> **WRITTEN EXERCISE**:
Repeat exactly the stretch of lines from the line containing "() => CLOTH), denim);" through the line containing "imported = [obj", both included, and nothing else.

> **DATA**:
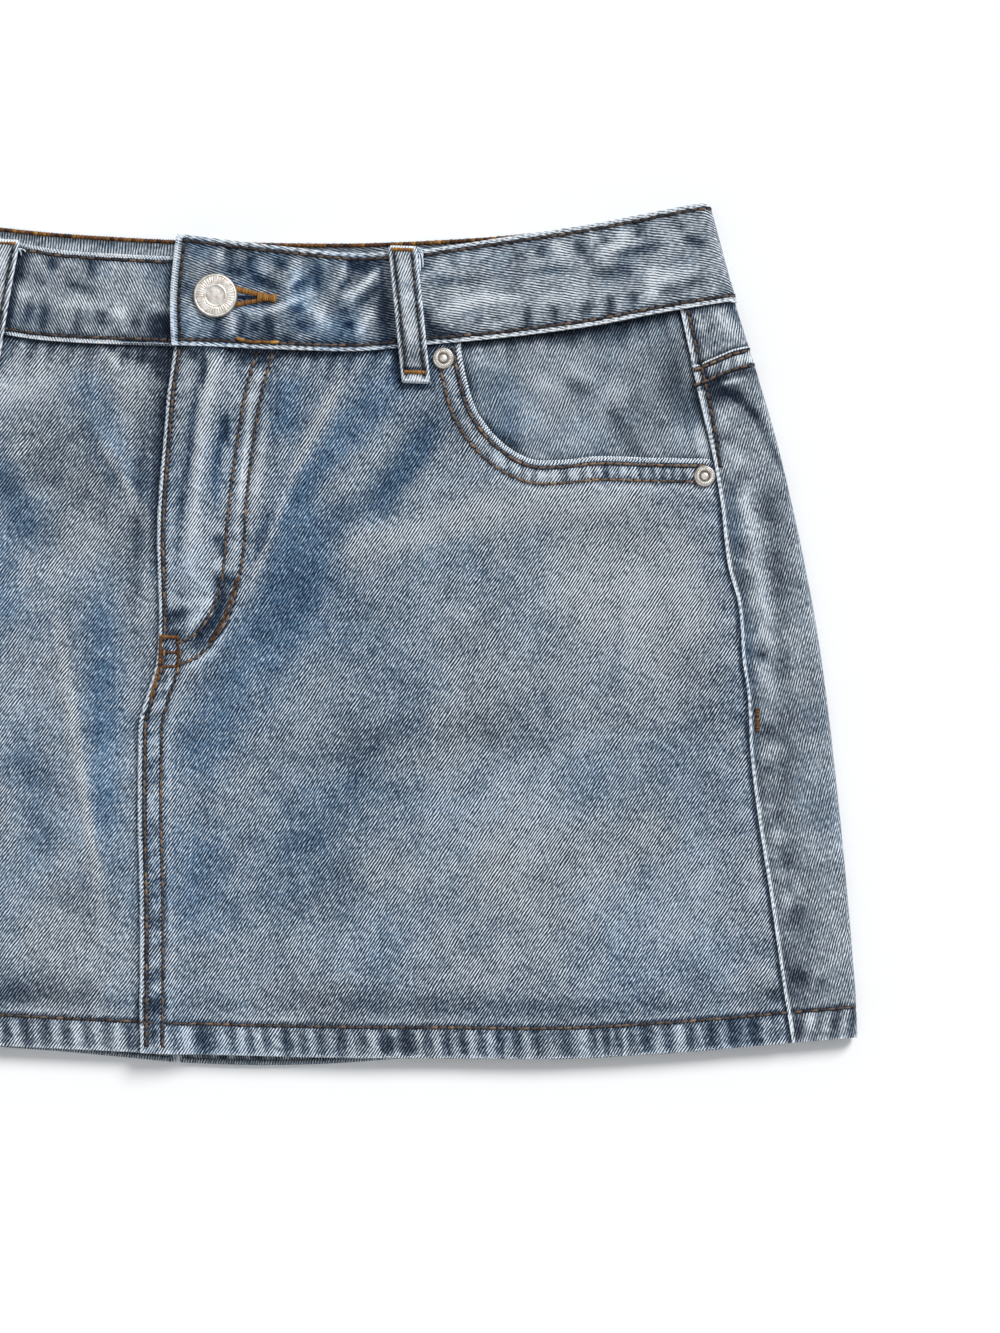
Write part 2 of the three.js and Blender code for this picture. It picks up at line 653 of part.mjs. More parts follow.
add("waistband", waistband(), bandDenim);
for (const spot of BACK_LOOPS) add(spot.name, backLoop(spot), bandDenim);
for (const side of [1, -1]) {
  const hand = side > 0 ? "left" : "right";
  add(`belt_loop_front_${hand}`, frontLoop(side), bandDenim);
  add(`front_${hand}`, frontPanel(hand), denim);
  add(`pocket_facing_${hand}`, pocketFacing(side), facingDenim);
  add(`back_yoke_${hand}`, rolledPiece(side, bandSeam, yokeLower, shares(4), () => CLOTH), denim);
  add(`back_${hand}`, rolledPiece(side, yokeSeam, hemLine, hemRows(BACK_ROWS), hemWall), denim);
  for (const spot of RIVETS) add(`rivet_${hand}_${spot.name}`, rivet(side, spot), rivetMetal);
}
add("zip_tape", zipTape(), zipTapeCloth);
add("zip_slider", zipSlider(), brass);
add("waist_button", button(), silver);

export default skirt;
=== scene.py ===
from math import cos, pi, radians, sin

import bpy
import numpy as np
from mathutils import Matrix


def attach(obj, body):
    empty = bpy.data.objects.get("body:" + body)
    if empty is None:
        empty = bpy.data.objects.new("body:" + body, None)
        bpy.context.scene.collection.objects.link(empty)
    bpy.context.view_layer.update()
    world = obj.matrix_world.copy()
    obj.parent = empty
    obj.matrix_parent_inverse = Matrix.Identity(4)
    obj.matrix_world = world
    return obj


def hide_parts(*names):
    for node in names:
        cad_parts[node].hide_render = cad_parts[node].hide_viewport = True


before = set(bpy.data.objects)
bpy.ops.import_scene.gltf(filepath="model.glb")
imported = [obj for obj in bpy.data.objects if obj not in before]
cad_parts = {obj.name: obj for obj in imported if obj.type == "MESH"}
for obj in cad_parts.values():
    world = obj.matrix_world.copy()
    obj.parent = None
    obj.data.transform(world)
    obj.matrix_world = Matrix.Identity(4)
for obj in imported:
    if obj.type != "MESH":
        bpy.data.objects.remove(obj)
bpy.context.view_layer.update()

# The stand: the skirt lies on a pale floor under a wide softbox and an even white room, and the
# camera looks straight down at the wearer's left two thirds, turned by the photograph's tilt.
MM = 0.001
VIEW_CENTRE = (124.5, -12.4, 6)  # mm
VIEW_TILT = radians(2)
VIEW_HIGH = 533.2  # mm of the skirt's plane from the top to the bottom of the picture
CAMERA_UP = 1200
SENSOR = 36
FLOOR_DROP = 0.45  # the floor's depth under the cloth, which leaves room for the stitches below

camera_data = bpy.data.cameras.new("camera")
camera_data.sensor_fit = "VERTICAL"
camera_data.sensor_height = SENSOR
camera_data.lens = SENSOR * CAMERA_UP / VIEW_HIGH
camera = bpy.data.objects.new("camera", camera_data)
camera.location = (VIEW_CENTRE[0] * MM, VIEW_CENTRE[1] * MM, (VIEW_CENTRE[2] + CAMERA_UP) * MM)
camera.rotation_euler = (0, 0, VIEW_TILT)
bpy.context.collection.objects.link(camera)
bpy.context.scene.camera = camera
bpy.context.scene.view_settings.view_transform = "Standard"

softbox_data = bpy.data.lights.new("softbox", "SUN")
softbox_data.energy = 3.3
softbox_data.angle = radians(24)
softbox = bpy.data.objects.new("softbox", softbox_data)
softbox.rotation_euler = (radians(-42), radians(38), 0)
bpy.context.collection.objects.link(softbox)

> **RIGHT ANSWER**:
  add(`back_yoke_${hand}`, rolledPiece(side, bandSeam, yokeLower, shares(4), () => CLOTH), denim);
  add(`back_${hand}`, rolledPiece(side, yokeSeam, hemLine, hemRows(BACK_ROWS), hemWall), denim);
  for (const spot of RIVETS) add(`rivet_${hand}_${spot.name}`, rivet(side, spot), rivetMetal);
}
add("zip_tape", zipTape(), zipTapeCloth);
add("zip_slider", zipSlider(), brass);
add("waist_button", button(), silver);

export default skirt;
=== scene.py ===
from math import cos, pi, radians, sin

import bpy
import numpy as np
from mathutils import Matrix


def attach(obj, body):
    empty = bpy.data.objects.get("body:" + body)
    if empty is None:
        empty = bpy.data.objects.new("body:" + body, None)
        bpy.context.scene.collection.objects.link(empty)
    bpy.context.view_layer.update()
    world = obj.matrix_world.copy()
    obj.parent = empty
    obj.matrix_parent_inverse = Matrix.Identity(4)
    obj.matrix_world = world
    return obj


def hide_parts(*names):
    for node in names:
        cad_parts[node].hide_render = cad_parts[node].hide_viewport = True


before = set(bpy.data.objects)
bpy.ops.import_scene.gltf(filepath="model.glb")
imported = [obj for obj in bpy.data.objects if obj not in before]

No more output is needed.